Web comic creators often have low-key operations and do everything themselves or with but one another colleague. Working with a flatter is not something that sounds like part of our production practices.

Flatters separate areas in a comic page so that colourists can focus on enhancing visuals. This relieves the colourist of much of the mechanical processes involved in comic book colouring.

This is possible because most colourists use graphic programs to color comics. Most comics painted digitally are coloured by colourists with Above Photoshop, Corel Painter or Corel PhotoPaint. These programs are raster colouring programs. The flatter or colourists import a scan or a copy of a digital comic and colour them.

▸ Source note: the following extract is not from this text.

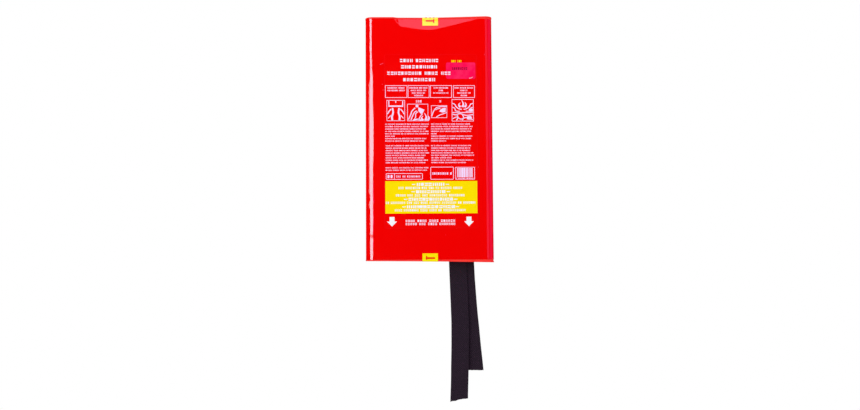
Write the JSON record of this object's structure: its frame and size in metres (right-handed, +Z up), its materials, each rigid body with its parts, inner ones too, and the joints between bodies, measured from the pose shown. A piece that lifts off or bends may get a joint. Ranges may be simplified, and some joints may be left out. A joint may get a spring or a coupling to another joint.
{
  "type": "fire blanket",
  "caption": "Flat red wall case holding a folded glass-fibre fire blanket, drawn out downwards by black webbing pull tapes.",
  "frame": {"origin": "centre of the case's flat back face, which lies against the wall", "axes": "+Z up along the case, -Y out of the wall towards the front face, +X to the right seen from the front"},
  "size_m": [0.149, 0.0367, 0.4501],
  "materials": {
    "case_red": "gloss",
    "cap_red": "satin",
    "glass_cloth": "matte",
    "black_webbing": "matte",
    "stitch_thread": "matte",
    "label_film": "gloss",
    "lot_pink": "satin",
    "seal_yellow": "satin",
    "print_white": "satin",
    "print_yellow": "satin",
    "print_red": "satin",
    "print_dark": "satin"
  },
  "bodies": {
    "case": {"case_tube": "case_red", "top_cap": "cap_red", "instruction_label": "label_film", "lot_label": "lot_pink", "top_seal": "seal_yellow", "bottom_seal_upper": "seal_yellow"},
    "blanket": {"folded_blanket": "glass_cloth", "pull_tape_front": "black_webbing", "pull_tape_rear": "black_webbing", "tape_stitch_front": "stitch_thread", "tape_stitch_rear": "stitch_thread"},
    "bottom_cap": {"bottom_cap": "cap_red", "bottom_seal_lower": "seal_yellow"}
  },
  "joints": [
    {"name": "blanket_pull", "type": "slide", "parent": "case", "child": "blanket", "axis": [0, 0, -1], "range_m": [0, 0.3]},
    {"name": "cap_release", "type": "slide", "parent": "blanket", "child": "bottom_cap", "axis": [0, 0, -1], "range_m": [0, 0.035]}
  ]
}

Other illustration and animation programs can also help colourists and flatters but are less standardized in the industry. For example, awards-winning colourist Steve Oliff, an early user of digital colouring used vector illustration programs.

Adobe Illustrator. Vector illustration programs like Illustrator when exported as bitmap files, often save images under CMYK colour palettes. Both flatters and colourists should be aware of this and save the final image for print under the right colour palette. Printed comics should be saved as CMYK while Web comics should be saved as RGB files because they will be viewed on an electronic screen.

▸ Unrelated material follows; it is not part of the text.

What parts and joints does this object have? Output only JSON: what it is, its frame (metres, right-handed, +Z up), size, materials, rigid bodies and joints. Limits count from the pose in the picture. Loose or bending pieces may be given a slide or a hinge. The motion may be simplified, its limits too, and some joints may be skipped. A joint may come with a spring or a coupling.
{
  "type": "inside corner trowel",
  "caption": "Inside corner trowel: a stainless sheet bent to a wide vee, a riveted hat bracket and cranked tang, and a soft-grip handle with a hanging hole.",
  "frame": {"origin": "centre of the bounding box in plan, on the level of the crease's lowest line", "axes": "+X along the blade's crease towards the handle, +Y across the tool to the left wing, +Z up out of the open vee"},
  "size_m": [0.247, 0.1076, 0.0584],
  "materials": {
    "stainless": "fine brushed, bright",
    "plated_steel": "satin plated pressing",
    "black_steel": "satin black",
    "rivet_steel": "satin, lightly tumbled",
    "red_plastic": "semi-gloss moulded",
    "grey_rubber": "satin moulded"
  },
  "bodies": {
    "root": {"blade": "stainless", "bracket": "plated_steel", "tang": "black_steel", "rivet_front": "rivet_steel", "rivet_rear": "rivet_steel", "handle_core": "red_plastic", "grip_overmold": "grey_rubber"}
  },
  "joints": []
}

Flatting with vector programs is different. Vector programs isolate sections of a comic page easily. However, if the colouring continues in a raster program like Photoshop, the rasterizing process will muddy the borders between sections of your illustration.

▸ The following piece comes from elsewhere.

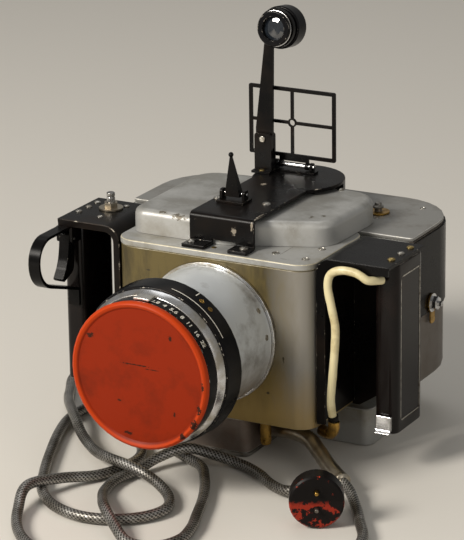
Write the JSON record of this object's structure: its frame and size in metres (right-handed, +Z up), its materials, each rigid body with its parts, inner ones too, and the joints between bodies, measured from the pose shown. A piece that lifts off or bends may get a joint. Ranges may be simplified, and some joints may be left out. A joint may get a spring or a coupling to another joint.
{
  "type": "hand-held aerial roll-film camera",
  "caption": "Hand-held roll-film aerial camera with capped lens, two side grips, trigger, folding sighting frame, eyepiece on a stalk, film magazine and power cord.",
  "frame": {"origin": "centre of the box round the camera without its free cord and plug, on the surface that it stands on", "axes": "+X to the right seen from the front, -Y the way the lens points, +Z up"},
  "size_m": [0.4237, 0.4961, 0.3618],
  "materials": {
    "silver_paint": "hammered silver-grey paint, satin",
    "patina_paint": "silver-grey paint yellowed to olive and ochre",
    "black_enamel": "semi-gloss black stove enamel",
    "black_anodised": "black anodised, satin",
    "red_paint": "orange-red paint, worn at the rim",
    "chrome": "polished",
    "satin_aluminium": "satin turned",
    "nickel_tube": "satin nickel plate",
    "brass": "dull yellow brass",
    "steel": "bare steel",
    "glass": "coated optical glass",
    "cream_sleeve": "cream PVC sleeve",
    "metal_braid": "tinned wire braid over a cable",
    "film": "wound roll film",
    "bakelite": "black moulded bakelite",
    "white_metal": "bare white metal spring"
  },
  "bodies": {
    "camera": {"front_body": "patina_paint", "body_lid": "silver_paint", "base_plate": "steel", "pedestal_housing": "silver_paint", "drive_housing": "silver_paint", "brass_stud": "brass", "lens_flange": "satin_aluminium", "lens_barrel": "silver_paint", "front_collar": "satin_aluminium", "front_ring": "black_anodised", "front_lens": "glass", "rear_lens": "glass", "shutter_case": "black_anodised", "gear_cover": "silver_paint", "finder_bracket": "black_enamel", "sight_base": "black_enamel", "sight_pin": "chrome", "frame_hinge": "black_enamel", "hinge_rod": "chrome", "stalk_base": "black_enamel", "stalk_screw": "steel", "handle_frame_left": "black_enamel", "handle_frame_right": "black_enamel", "grip_left": "bakelite", "grip_right": "bakelite", "trigger_guard": "black_enamel", "trigger_pin": "steel", "button_nut": "nickel_tube", "conduit": "nickel_tube", "cream_sleeve": "cream_sleeve", "sleeve_elbow": "brass", "power_cord": "metal_braid", "plug_body": "bakelite", "plug_pin_upper": "brass", "plug_pin_lower": "steel"},
    "magazine": {"magazine_shell": "silver_paint", "magazine_lid": "silver_paint", "side_plate_left": "black_enamel", "side_plate_right": "black_enamel"},
    "supply": {"supply_spool": "black_anodised", "film_roll": "film"},
    "take_up": {"take_up_spool": "black_anodised"},
    "film_pad": {"pressure_plate": "steel"},
    "left_latch": {"latch_left": "chrome"},
    "right_latch": {"latch_right": "chrome"},
    "counter": {"counter_knob": "steel"},
    "stop": {"stop_ring": "black_anodised"},
    "cap": {"lens_cap": "red_paint", "cap_clip_top": "white_metal", "cap_clip_bottom": "white_metal"},
    "shutter": {"shutter_disc": "steel"},
    "sight": {"front_sight": "black_enamel"},
    "frame_finder": {"finder_frame": "black_enamel"},
    "eyepiece": {"stalk_arm": "black_enamel", "eyepiece_tube": "black_anodised", "eyepiece_lens": "glass"},
    "trigger_lever": {"trigger": "black_enamel"},
    "release": {"release_button": "chrome"},
    "tab": {"grip_tab": "steel"}
  },
  "joints": [
    {"name": "magazine_slide", "type": "slide", "parent": "camera", "child": "magazine", "axis": [0, 1, 0], "range_m": [0, 0.15]},
    {"name": "supply_turn", "type": "hinge", "parent": "magazine", "child": "supply", "pos_m": [-0.09, 0.1143, 0.11], "axis": [0, 0, 1], "continuous": true},
    {"name": "take_up_turn", "type": "hinge", "parent": "magazine", "child": "take_up", "pos_m": [0.09, 0.1143, 0.11], "axis": [0, 0, 1], "continuous": true},
    {"name": "film_pad_press", "type": "slide", "parent": "magazine", "child": "film_pad", "axis": [0, 1, 0], "range_m": [0, 0.0015], "stiffness_N_per_m": 400},
    {"name": "left_latch_turn", "type": "hinge", "parent": "magazine", "child": "left_latch", "pos_m": [-0.142, 0.098, 0.116], "axis": [-1, 0, 0], "range_deg": [0, 90]},
    {"name": "right_latch_turn", "type": "hinge", "parent": "magazine", "child": "right_latch", "pos_m": [0.142, 0.098, 0.116], "axis": [-1, 0, 0], "range_deg": [0, 90]},
    {"name": "counter_turn", "type": "hinge", "parent": "magazine", "child": "counter", "pos_m": [0.08, 0.1183, 0.19], "axis": [0, 0, 1], "continuous": true},
    {"name": "stop_ring_turn", "type": "hinge", "parent": "camera", "child": "stop", "pos_m": [0, -0.135, 0.1125], "axis": [0, -1, 0], "range_deg": [0, 90]},
    {"name": "cap_pull", "type": "slide", "parent": "camera", "child": "cap", "axis": [0, -1, 0], "range_m": [0, 0.09]},
    {"name": "shutter_turn", "type": "hinge", "parent": "camera", "child": "shutter", "pos_m": [0, -0.0347, 0.1125], "axis": [0, 1, 0], "continuous": true},
    {"name": "sight_fold", "type": "hinge", "parent": "camera", "child": "sight", "pos_m": [-0.008, 0.011, 0.2208], "axis": [-1, 0, 0], "range_deg": [0, 88]},
    {"name": "frame_fold", "type": "hinge", "parent": "camera", "child": "frame_finder", "pos_m": [-0.006, 0.119, 0.2188], "axis": [-1, 0, 0], "range_deg": [0, 90]},
    {"name": "eyepiece_fold", "type": "hinge", "parent": "camera", "child": "eyepiece", "pos_m": [-0.0282, 0.108, 0.244], "axis": [0, -1, 0], "range_deg": [0, 90]},
    {"name": "trigger_pull", "type": "hinge", "parent": "camera", "child": "trigger_lever", "pos_m": [-0.153, -0.034, 0.173], "axis": [1, 0, 0], "range_deg": [0, 10], "stiffness_Nm_per_rad": 0.6},
    {"name": "release_press", "type": "slide", "parent": "camera", "child": "release", "axis": [0, 0, -1], "range_m": [0, 0.004], "stiffness_N_per_m": 300},
    {"name": "tab_open", "type": "hinge", "parent": "camera", "child": "tab", "pos_m": [0.1545, -0.024, 0.051], "axis": [-1, 0, 0], "range_deg": [0, 60]}
  ],
  "couplings": [
    {"joint": "take_up_turn", "follows": "supply_turn", "ratio": 3.4444}
  ]
}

Flatters often are less responsible for such details. If you are an individual Web comic artist working with a flatter, be aware that your flatter is an assistant only and not the final decision-maker on critical matters such as colour palettes.

Flatters, although not well-recognized by the comic industry, come from all backgrounds. Many flatters are Web comic creators or junior assistants who are learning their craft. They are seldom credited by comics publishers, but I suggest that we break this practice and start crediting all of the creators who work on our comics, including those who work on less glorious parts of our comics.

Flatters, unfortunately, are not paid much. I have seen rates as low as $7 but many range around $20. As Web comic creators, hiring a flatter to help us on a project is a serious decision. Most Web comic creators do not earn much money with their comics.

My strategy with my own Web comic Johnny Bullet, as it concerns hiring a flatter, is to work with a flatter only when I'll be ready to publish a printed version of my work. Financing the flatter's labour will be part of the goals I will set for myself when raising money to pay for a print run.

Flatter's work is dull but contribute much to help comic creators.